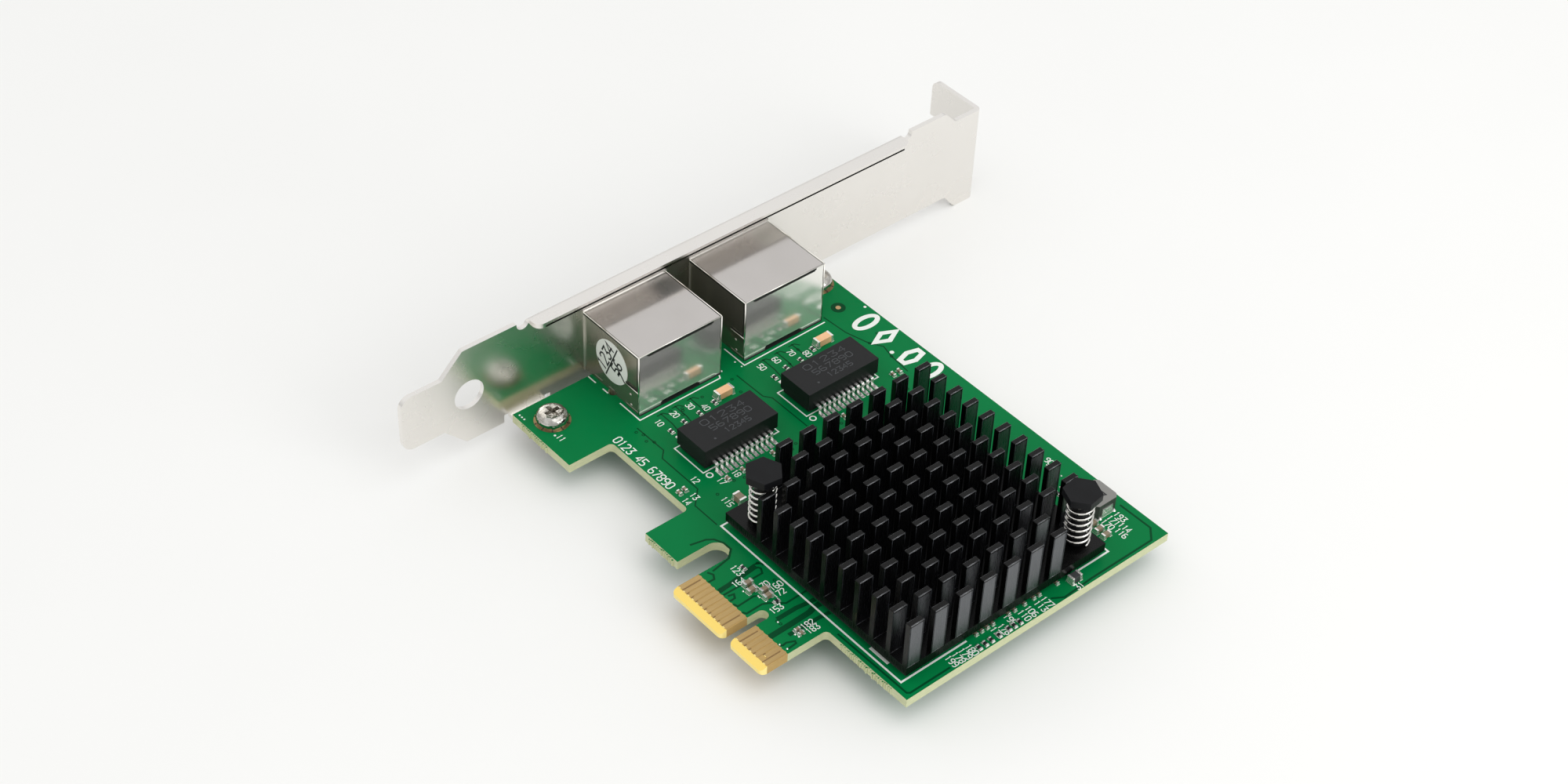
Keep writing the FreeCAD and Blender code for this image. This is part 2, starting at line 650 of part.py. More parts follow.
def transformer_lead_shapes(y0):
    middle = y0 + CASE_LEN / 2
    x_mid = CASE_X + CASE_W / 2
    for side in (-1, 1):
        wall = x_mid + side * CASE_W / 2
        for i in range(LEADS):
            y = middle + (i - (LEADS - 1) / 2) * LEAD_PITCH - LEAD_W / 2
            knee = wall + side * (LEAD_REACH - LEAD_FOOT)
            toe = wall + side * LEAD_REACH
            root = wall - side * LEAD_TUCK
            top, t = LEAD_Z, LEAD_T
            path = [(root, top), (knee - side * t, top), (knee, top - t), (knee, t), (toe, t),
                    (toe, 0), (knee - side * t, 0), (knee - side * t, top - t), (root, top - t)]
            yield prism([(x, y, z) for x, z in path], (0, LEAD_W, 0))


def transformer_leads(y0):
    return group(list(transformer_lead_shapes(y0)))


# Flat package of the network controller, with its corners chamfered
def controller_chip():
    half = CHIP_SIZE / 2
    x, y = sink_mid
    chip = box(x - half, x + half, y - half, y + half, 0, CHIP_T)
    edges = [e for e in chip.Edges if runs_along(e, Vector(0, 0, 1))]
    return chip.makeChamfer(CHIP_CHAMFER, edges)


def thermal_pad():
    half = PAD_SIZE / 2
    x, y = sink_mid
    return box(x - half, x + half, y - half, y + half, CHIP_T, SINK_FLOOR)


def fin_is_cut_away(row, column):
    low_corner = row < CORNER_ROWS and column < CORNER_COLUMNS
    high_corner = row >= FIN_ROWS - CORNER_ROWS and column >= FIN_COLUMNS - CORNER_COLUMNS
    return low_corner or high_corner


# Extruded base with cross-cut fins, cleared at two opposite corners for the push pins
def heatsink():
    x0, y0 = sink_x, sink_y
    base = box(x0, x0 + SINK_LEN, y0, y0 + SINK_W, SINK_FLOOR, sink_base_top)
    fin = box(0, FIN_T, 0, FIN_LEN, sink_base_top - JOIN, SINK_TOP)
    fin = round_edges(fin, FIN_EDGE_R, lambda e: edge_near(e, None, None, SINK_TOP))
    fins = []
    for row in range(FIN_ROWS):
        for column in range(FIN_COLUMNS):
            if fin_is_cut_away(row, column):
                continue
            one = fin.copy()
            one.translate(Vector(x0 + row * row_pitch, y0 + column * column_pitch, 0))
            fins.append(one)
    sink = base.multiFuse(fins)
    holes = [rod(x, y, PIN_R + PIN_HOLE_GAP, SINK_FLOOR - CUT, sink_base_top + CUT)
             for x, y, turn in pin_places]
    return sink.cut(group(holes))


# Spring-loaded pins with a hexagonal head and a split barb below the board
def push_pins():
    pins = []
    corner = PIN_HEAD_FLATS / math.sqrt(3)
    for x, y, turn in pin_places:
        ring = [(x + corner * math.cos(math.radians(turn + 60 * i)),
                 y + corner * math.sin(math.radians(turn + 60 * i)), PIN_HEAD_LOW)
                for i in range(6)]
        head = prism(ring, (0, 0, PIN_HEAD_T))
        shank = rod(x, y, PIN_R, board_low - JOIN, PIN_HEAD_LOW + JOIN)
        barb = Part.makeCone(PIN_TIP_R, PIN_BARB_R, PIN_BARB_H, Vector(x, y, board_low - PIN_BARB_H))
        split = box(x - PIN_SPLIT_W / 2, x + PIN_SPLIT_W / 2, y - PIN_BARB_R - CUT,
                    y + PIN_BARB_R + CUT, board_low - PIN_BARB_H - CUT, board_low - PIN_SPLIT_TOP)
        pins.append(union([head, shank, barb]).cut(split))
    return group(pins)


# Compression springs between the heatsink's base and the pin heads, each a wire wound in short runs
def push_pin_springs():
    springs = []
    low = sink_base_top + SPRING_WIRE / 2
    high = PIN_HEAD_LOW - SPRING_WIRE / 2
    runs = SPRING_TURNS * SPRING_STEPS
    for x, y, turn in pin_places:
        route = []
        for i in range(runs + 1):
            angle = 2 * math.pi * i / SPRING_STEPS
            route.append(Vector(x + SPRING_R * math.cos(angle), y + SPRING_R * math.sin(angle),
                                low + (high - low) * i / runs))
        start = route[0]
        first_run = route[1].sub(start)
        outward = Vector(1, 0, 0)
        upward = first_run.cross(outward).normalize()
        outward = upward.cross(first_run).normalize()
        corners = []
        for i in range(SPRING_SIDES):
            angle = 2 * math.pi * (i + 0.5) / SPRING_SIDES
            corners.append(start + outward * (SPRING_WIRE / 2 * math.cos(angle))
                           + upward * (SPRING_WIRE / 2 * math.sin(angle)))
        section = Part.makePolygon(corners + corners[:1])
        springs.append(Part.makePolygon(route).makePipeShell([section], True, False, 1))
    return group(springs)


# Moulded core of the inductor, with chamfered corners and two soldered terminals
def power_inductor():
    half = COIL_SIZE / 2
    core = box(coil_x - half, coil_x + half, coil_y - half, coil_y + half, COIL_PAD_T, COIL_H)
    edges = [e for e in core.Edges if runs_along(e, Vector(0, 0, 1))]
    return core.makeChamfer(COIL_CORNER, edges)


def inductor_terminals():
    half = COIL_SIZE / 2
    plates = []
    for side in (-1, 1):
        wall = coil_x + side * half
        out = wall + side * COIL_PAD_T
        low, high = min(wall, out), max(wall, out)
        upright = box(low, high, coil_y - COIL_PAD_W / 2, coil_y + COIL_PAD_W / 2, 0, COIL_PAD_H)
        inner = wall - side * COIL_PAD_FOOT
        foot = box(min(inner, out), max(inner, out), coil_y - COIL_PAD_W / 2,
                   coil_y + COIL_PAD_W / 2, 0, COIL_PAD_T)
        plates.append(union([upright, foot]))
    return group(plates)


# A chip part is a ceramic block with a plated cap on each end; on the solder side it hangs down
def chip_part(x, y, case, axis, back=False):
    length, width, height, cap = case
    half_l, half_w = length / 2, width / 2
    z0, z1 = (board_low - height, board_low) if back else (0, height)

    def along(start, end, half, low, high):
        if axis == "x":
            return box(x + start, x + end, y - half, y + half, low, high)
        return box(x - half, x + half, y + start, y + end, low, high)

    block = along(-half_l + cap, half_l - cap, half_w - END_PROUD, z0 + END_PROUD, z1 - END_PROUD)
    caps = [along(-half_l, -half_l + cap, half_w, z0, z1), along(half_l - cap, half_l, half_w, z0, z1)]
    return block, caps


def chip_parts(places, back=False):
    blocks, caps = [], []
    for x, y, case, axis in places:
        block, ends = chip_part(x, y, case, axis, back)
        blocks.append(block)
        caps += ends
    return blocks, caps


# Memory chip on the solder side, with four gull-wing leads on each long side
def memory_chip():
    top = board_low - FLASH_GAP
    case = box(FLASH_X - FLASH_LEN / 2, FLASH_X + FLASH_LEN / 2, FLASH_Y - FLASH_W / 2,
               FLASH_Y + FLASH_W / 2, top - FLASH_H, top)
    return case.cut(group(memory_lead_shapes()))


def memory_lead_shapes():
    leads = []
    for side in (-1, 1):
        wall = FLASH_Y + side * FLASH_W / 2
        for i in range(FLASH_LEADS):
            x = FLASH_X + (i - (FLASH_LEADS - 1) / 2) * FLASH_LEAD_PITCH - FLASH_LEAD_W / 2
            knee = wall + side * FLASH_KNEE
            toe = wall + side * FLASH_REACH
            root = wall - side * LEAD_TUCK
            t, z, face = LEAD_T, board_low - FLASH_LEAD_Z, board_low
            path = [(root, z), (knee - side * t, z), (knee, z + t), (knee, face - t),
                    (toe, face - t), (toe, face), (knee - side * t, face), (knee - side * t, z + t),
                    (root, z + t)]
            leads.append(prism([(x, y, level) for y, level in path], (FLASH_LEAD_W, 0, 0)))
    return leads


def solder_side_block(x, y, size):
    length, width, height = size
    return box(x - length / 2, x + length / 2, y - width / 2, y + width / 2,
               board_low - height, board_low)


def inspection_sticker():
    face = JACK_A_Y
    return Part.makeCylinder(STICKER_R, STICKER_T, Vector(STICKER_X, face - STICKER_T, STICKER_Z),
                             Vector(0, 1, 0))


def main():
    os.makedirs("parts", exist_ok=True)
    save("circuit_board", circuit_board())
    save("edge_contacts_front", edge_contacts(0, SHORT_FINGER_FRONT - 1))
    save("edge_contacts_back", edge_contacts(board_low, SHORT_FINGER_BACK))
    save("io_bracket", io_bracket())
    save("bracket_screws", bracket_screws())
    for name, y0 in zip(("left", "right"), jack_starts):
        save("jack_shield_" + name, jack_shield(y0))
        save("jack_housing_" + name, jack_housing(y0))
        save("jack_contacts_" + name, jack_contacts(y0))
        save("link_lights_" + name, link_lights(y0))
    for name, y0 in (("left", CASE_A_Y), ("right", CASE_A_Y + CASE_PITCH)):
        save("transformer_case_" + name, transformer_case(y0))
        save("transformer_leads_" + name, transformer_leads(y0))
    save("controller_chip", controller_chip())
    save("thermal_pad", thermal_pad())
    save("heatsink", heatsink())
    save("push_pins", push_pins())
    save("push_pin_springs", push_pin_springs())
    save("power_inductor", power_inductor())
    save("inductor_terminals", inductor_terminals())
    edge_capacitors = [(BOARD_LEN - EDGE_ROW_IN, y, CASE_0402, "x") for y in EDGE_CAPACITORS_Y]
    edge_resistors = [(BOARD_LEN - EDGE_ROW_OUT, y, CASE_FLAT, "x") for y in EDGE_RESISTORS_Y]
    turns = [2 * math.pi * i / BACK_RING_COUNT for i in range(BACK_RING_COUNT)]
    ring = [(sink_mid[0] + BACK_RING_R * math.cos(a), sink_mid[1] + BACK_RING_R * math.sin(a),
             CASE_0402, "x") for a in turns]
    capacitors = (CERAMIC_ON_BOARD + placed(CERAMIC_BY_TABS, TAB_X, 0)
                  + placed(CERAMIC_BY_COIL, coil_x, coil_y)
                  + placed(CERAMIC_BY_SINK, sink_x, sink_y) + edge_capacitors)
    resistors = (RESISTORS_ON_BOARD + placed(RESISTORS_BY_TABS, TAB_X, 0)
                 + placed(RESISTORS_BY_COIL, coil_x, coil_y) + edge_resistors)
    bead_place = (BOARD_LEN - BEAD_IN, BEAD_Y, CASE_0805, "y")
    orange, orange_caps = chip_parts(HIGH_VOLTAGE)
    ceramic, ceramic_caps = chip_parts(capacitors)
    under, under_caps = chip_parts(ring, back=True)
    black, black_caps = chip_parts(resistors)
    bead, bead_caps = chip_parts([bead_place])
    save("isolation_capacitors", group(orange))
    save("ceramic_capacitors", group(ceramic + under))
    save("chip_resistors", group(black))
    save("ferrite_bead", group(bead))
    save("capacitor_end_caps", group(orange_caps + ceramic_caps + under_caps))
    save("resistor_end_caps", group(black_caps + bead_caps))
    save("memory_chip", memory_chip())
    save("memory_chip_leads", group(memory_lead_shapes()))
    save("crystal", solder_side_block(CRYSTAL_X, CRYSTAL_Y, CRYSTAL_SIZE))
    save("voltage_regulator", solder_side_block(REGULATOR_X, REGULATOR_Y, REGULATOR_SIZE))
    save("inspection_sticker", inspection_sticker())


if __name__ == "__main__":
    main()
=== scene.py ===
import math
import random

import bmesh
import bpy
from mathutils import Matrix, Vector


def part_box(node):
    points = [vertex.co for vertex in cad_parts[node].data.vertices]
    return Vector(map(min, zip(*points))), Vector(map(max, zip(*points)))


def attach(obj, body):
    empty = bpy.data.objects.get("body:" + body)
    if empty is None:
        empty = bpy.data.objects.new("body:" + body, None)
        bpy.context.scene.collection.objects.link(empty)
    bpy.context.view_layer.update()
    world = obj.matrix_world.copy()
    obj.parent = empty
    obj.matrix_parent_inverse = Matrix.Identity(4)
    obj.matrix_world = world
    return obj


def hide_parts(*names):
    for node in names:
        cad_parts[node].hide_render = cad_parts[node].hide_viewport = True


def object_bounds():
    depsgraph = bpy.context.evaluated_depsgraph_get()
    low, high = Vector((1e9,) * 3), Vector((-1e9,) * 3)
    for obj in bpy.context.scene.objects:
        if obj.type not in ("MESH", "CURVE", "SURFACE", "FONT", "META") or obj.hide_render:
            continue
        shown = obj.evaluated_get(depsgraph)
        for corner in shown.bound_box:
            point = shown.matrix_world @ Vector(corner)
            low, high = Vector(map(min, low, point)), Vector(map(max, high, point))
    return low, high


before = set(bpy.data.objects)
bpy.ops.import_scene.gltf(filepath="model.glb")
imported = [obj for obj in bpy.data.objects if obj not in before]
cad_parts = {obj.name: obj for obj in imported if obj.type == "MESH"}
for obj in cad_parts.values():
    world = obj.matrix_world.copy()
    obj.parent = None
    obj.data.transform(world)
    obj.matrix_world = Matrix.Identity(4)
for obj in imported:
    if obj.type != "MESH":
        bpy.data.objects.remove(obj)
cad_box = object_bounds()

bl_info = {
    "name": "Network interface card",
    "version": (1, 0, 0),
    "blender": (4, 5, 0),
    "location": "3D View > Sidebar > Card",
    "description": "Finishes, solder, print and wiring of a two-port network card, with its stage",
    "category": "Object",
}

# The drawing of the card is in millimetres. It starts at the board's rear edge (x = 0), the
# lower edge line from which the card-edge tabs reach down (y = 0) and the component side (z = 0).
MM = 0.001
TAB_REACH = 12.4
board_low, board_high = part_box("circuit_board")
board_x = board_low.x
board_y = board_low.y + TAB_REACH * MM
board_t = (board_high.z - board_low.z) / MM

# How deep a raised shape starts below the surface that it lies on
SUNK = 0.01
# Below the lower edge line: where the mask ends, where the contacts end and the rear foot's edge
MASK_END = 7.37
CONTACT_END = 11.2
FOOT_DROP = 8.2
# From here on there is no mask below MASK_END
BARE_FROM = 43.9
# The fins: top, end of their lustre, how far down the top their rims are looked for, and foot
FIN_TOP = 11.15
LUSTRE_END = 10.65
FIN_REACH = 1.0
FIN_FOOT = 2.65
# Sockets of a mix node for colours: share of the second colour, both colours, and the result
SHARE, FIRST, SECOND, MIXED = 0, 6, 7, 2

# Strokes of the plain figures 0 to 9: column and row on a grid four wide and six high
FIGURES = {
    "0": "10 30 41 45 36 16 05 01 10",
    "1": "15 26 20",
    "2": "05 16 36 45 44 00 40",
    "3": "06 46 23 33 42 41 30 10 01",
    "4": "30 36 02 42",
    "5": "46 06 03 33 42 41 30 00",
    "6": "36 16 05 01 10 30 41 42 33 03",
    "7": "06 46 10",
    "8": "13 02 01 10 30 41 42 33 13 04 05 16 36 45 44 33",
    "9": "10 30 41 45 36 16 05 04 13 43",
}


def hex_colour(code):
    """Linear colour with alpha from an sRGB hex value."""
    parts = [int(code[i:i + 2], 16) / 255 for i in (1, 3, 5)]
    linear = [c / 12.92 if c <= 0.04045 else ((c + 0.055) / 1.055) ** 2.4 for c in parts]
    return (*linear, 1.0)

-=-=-

STATED TASK: Repeat, character for character, the lines of the material above from the line with "solder_side_block(REGULATOR_X, REGULATOR_Y, REGULATOR_SIZE))" through the line with "obj.matrix_world = world".

RIGHT ANSWER:
    save("voltage_regulator", solder_side_block(REGULATOR_X, REGULATOR_Y, REGULATOR_SIZE))
    save("inspection_sticker", inspection_sticker())


if __name__ == "__main__":
    main()
=== scene.py ===
import math
import random

import bmesh
import bpy
from mathutils import Matrix, Vector


def part_box(node):
    points = [vertex.co for vertex in cad_parts[node].data.vertices]
    return Vector(map(min, zip(*points))), Vector(map(max, zip(*points)))


def attach(obj, body):
    empty = bpy.data.objects.get("body:" + body)
    if empty is None:
        empty = bpy.data.objects.new("body:" + body, None)
        bpy.context.scene.collection.objects.link(empty)
    bpy.context.view_layer.update()
    world = obj.matrix_world.copy()
    obj.parent = empty
    obj.matrix_parent_inverse = Matrix.Identity(4)
    obj.matrix_world = world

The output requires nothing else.